A few years ago, I asked a pregnant friend what she’d do if her baby was born fugly. “I’d want people to lie,” she said. “I’d want people to tell me she’s the most beautiful baby in the world.” Isn’t that rather meaningless? It’s kinda like when I’ve been getting ready for a night out with the girls and one of them, a fat one, asks if she looks fat. Of course someone who is fat looks fat. There’s nothing wrong with being fat. And you can be fat and hot. But you cannot be fat and not-fat. You don’t have to go round telling those people that they’re fat – but if they ask you if they’re fat, you don’t have to shriek theatrically and then, wearing your most sincere face, tell them: “Don’t say that. Don’t even think that about yourself. Not for a goddamn minute. You’re not fat. Curvy, maybe. But definitely not fat.”

I’ve been guilty of this myself because I didn’t want to hurt people’s feelings. As one of my friends pointed out recently, honesty without love can be cruel. But dishonesty with love can be just as unkind. Who wants to be patronised? “When I call myself fat, people either make a face and say, ‘Oh stop!’ or they say, ‘Uh, you’re not fat!’ Please. Don’t tell me I’m not fat. I’m not delusional,” writes Teri, by email. Eddie agrees: “The words ‘But you’re not fat!’ are annoying. It’s a lie. I would much prefer to be told ‘Yeah, but it doesn’t matter.’” I haven’t spoken to all of the self-identified fat people in the world but clearly some would prefer to not have their intelligence insulted.

A true friend will tell you the truth every time. If I look like a pile of shit and we’re about the leave the house, I’d rather you tell me while I’ve still got time to fix myself up. A jealous bitch will let you go out with your bob tucked behind your ears even though it makes you look like a mouse – a fucking ugly baby mouse – just so you don’t outshine her. Yeah, I sussed what you did there, babe.

I don’t blame us for becoming a nation of sceptics, though. Whole industries are devoted to warping our perceptions or, worse, second-guessing why we do what we do. Psychiatry tries to tell us why we do things and, in the process, creates disorders out of normal human behaviour. Advertising sells us lies; PR bends the truth. Instagram helps us rose tint our own little worlds. It’s easier, isn’t it, to put a filter on our lives and pretend the world is how we’d like it to be? Truth is not an objective or valueless thing and none of us can deal with life without inventing stories and motives for ourselves.

Honesty is scary but, like everything that threatens us, it can also be deeply rewarding.
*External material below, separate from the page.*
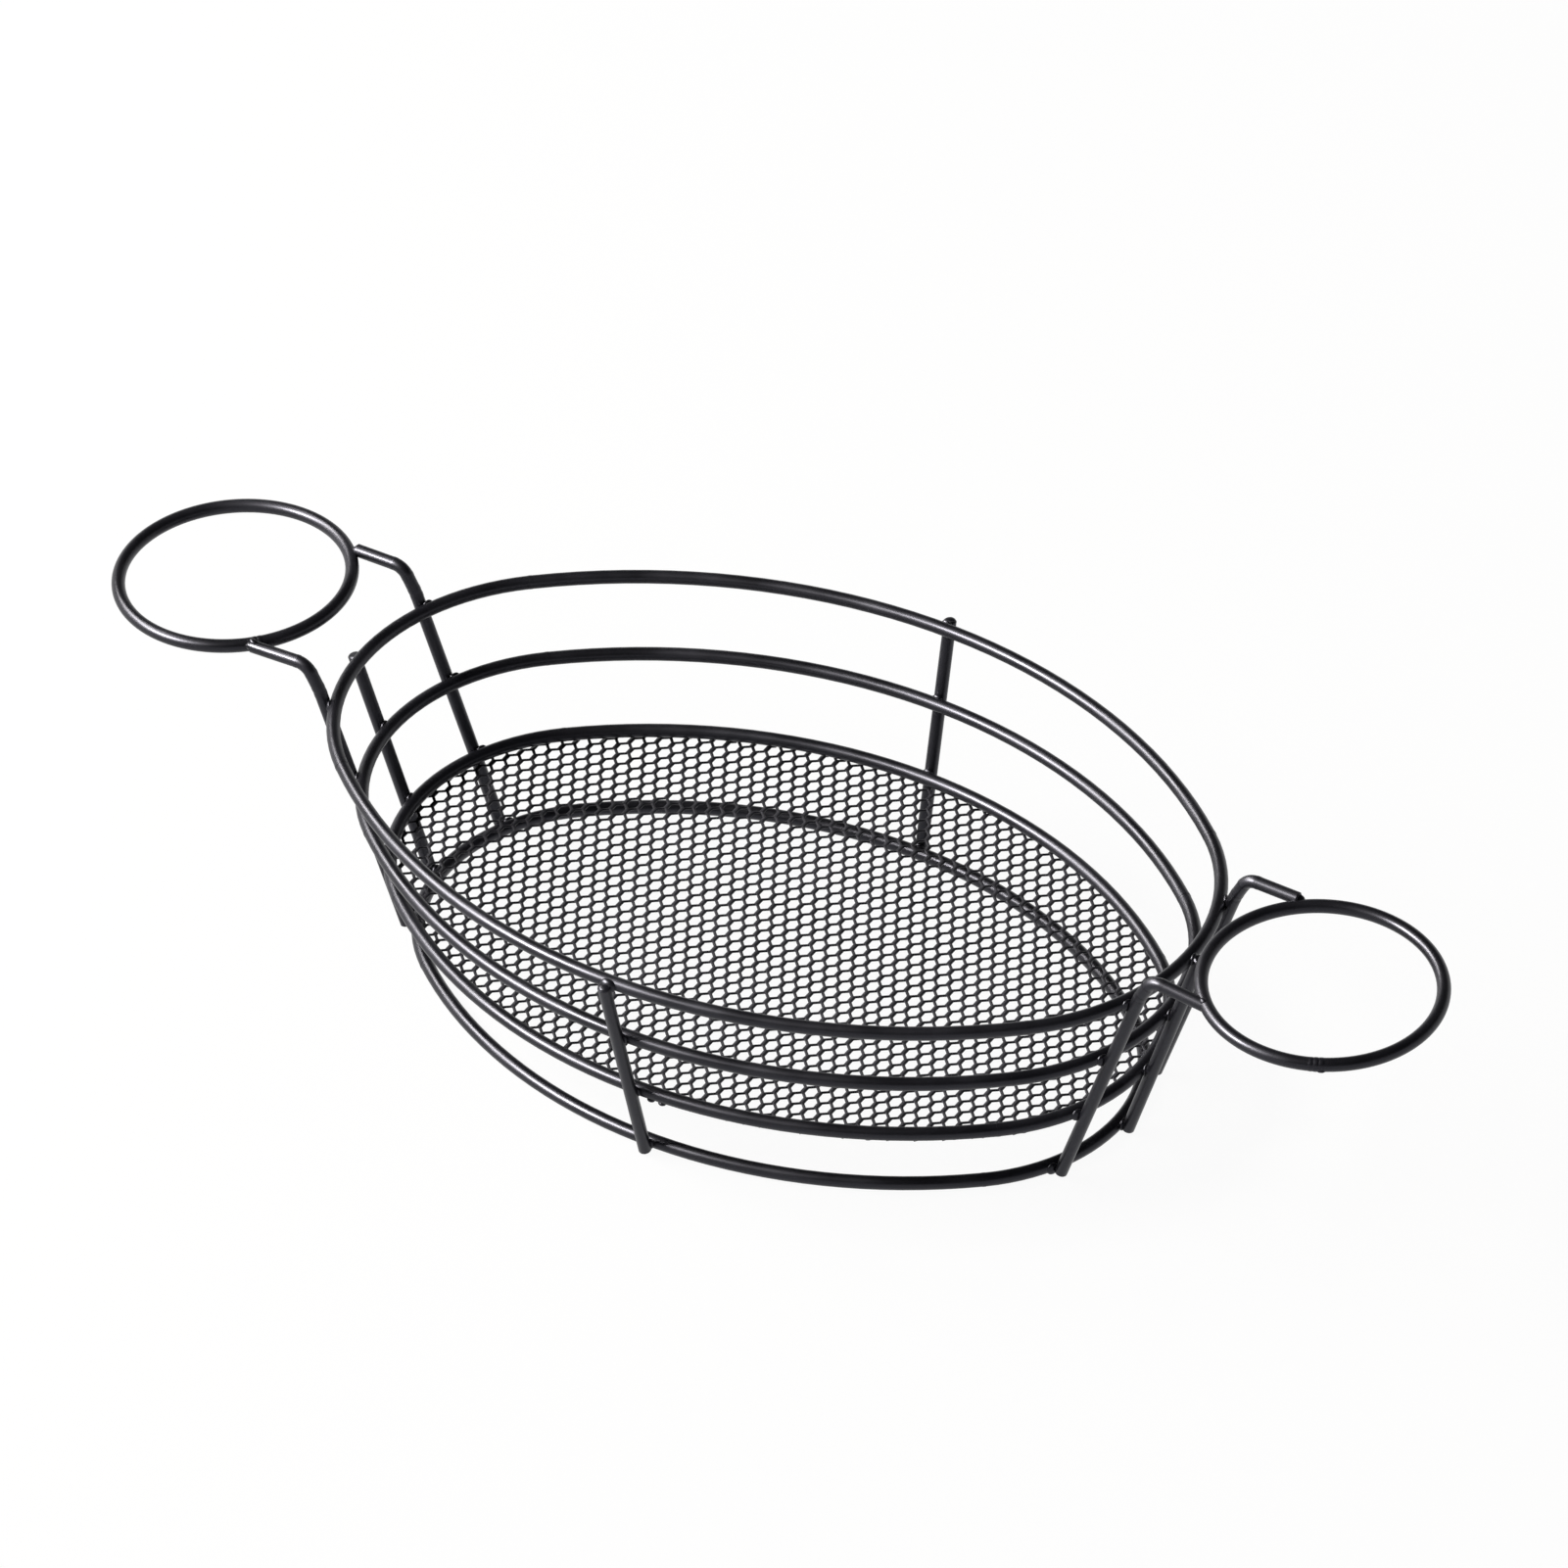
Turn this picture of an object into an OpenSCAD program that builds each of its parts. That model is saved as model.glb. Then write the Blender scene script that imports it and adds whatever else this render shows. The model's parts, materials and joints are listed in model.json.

Take this guy, who came out as bisexual to his wife. Now their marriage is “stronger than ever” and they both get to explore something that might otherwise have destroyed their relationship, or caused him to waste years feeling frightened and ashamed and her to be deceived.. We can’t have important discussions without the truth. As Salon points out, the douchebag whose opinion piece was recently published by TIME on why he’ll “never apologise” for his white privilege was only admitting something that millions of Americans think anyway. We’re outraged with him for saying it when really we should applaud him for being so obnoxiously candid.

“Telling it like it is” has some pretty shitty ambassadors at present – Katie Hopkins, Richard Littlejohn and the Jeremies Kyle and Clarkson, for example. But even though I’m convinced they barely mean a word they say, they haven’t done too badly for themselves – and I suspect this is because even if we despise their views, we’re thirsty for what we at least wish to believe is sincerity. In an age where we’ve lost trust in the press, the police and even the BBC – not to mention our depressing lack of faith in the political class – a little honesty would go a long way. Trust me.